While these new institutions were often corrupt or inadequate, the credibility of the whole endeavour, which some called 'complete Westernization', was undermined by the encroachments of the Japanese. In 1931 the Japanese army occupied Manchuria and created the state of Manchukuo with Pu Yi, the last Qing emperor, as its puppet head. In 1937 it then invaded the rest of China. By the end of the 1930s, the Japanese had occupied Beijing, taken control of Shanghai and massacred the inhabitants of Nanjing, the KMT capital, and the KMT was forced to set up a temporary capital in Chongqing, on the upper reaches of the Yangtze.
While Chiang Kai-shek had chosen to adopt one model from the West, other Chinese were inspired by the collapse of imperial Russia and by the new Communist government that had seized power there. The Chinese Communist Party was founded in 1921 in Shanghai by a small group of intellectuals. At first it existed as an offshoot of the Kuomintang but in 1927 it split away after trying to foment uprisings among Shanghai's working class.
The Communist movement, supported by Moscow, offered an alternative vision. China was weak not because of the shortcomings of the Chinese race but because of the existence of class conflict between the rich and the poor. The ruling classes, capitalists, landlords and even the wealthy peasantry had to be destroyed before an egalitarian Utopia could be built. After Chiang Kai-shek crushed the Party in urban areas in a sudden campaign in 1927, it took refuge in rural China.
As Chiang Kai-shek sought to re-establish control, the Communists set up a number of soviets or mini-states in mountainous areas, often straddling the borders of different provinces. In 1934 Chiang's forces encircled the largest, on the borders of Jiangxi and Fujian provinces, forcing the Communists to break out and embark on what became known as the Long March. Traversing some of China's poorest and most remote regions, and harried by the armies of Chiang and local warlords, the Communists finally found safety in Yan'an, a poverty-stricken area in the heartland of the old Qin kingdom on the loess plateau. From there, now led by Mao Zedong, they succeeded in capturing Chiang and, holding him hostage in Xi'an, forced him to agree to a united effort to fight the Japanese. Thanks to the Japanese threat, therefore, the Communists now received aid and survived.
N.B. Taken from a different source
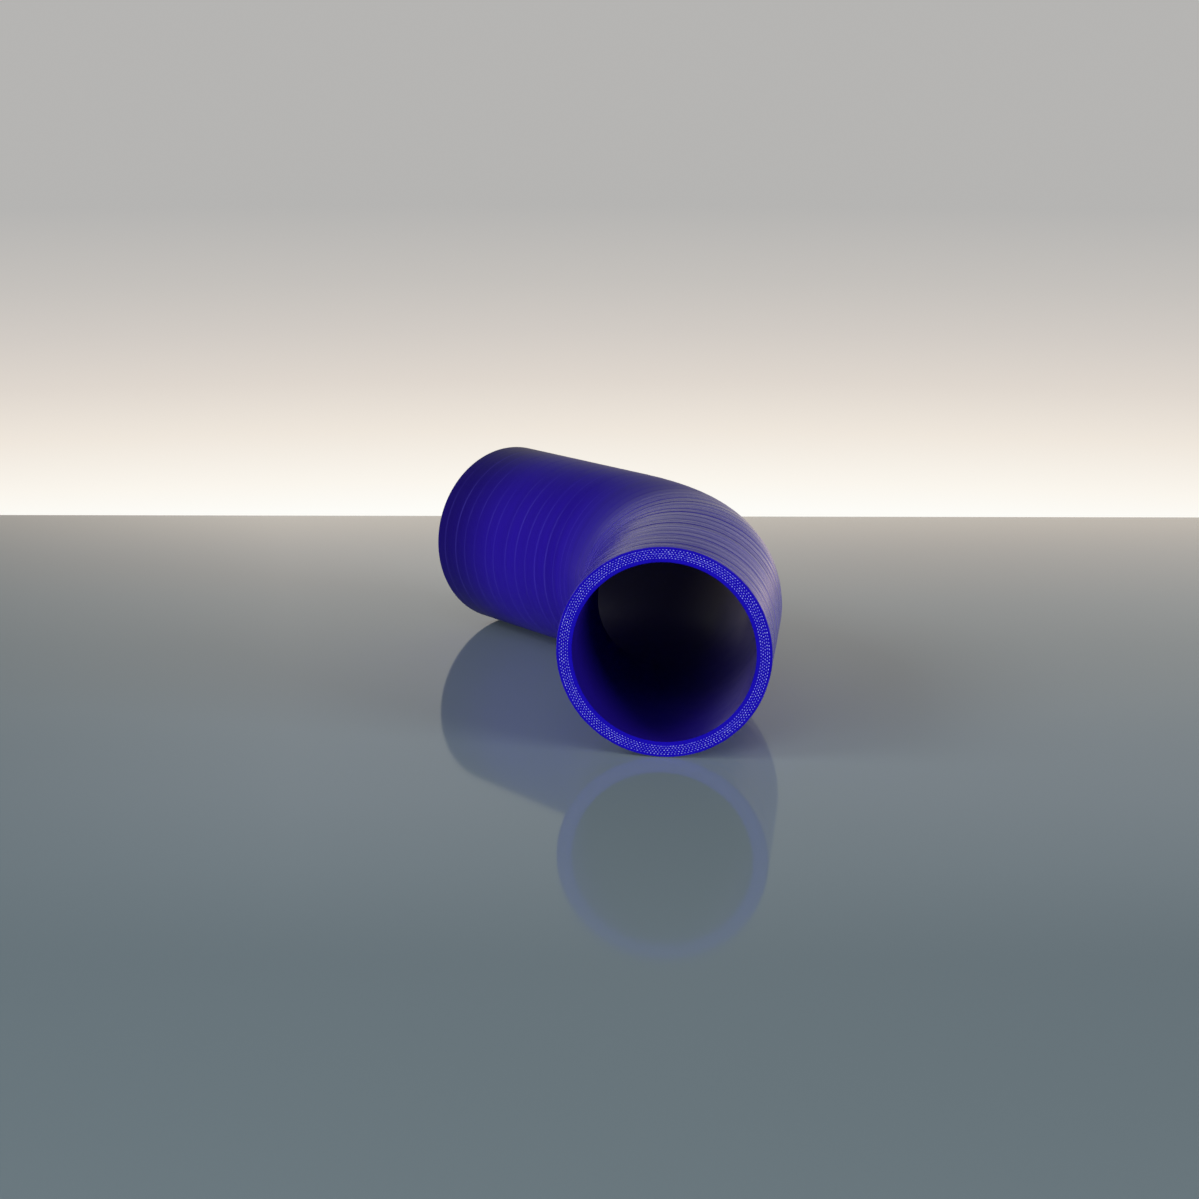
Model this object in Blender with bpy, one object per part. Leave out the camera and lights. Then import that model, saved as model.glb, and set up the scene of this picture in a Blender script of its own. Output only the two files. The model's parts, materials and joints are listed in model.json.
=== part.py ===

In Yan'an Mao established his control over the CCP and developed his political philosophy. In many public statements, it appeared to be liberal, advocating the right of minorities to secede, endorsing free elections and democracy, supporting trade unions and labour rights, promoting the freedom of intellectuals and so on. In reality, Mao's kingdom in Yan'an was closely modelled on that of Stalin's Soviet Union. Mao created a personality cult around himself and wielded absolute power through a series of persecution campaigns.
With the defeat of Japan at the end of the Second World War, the civil war in China between the Kuomintang and the Communists intensified. The KMT was defeated and fled to Taiwan, and in October 1949, Mao announced the founding of the People's Republic of China.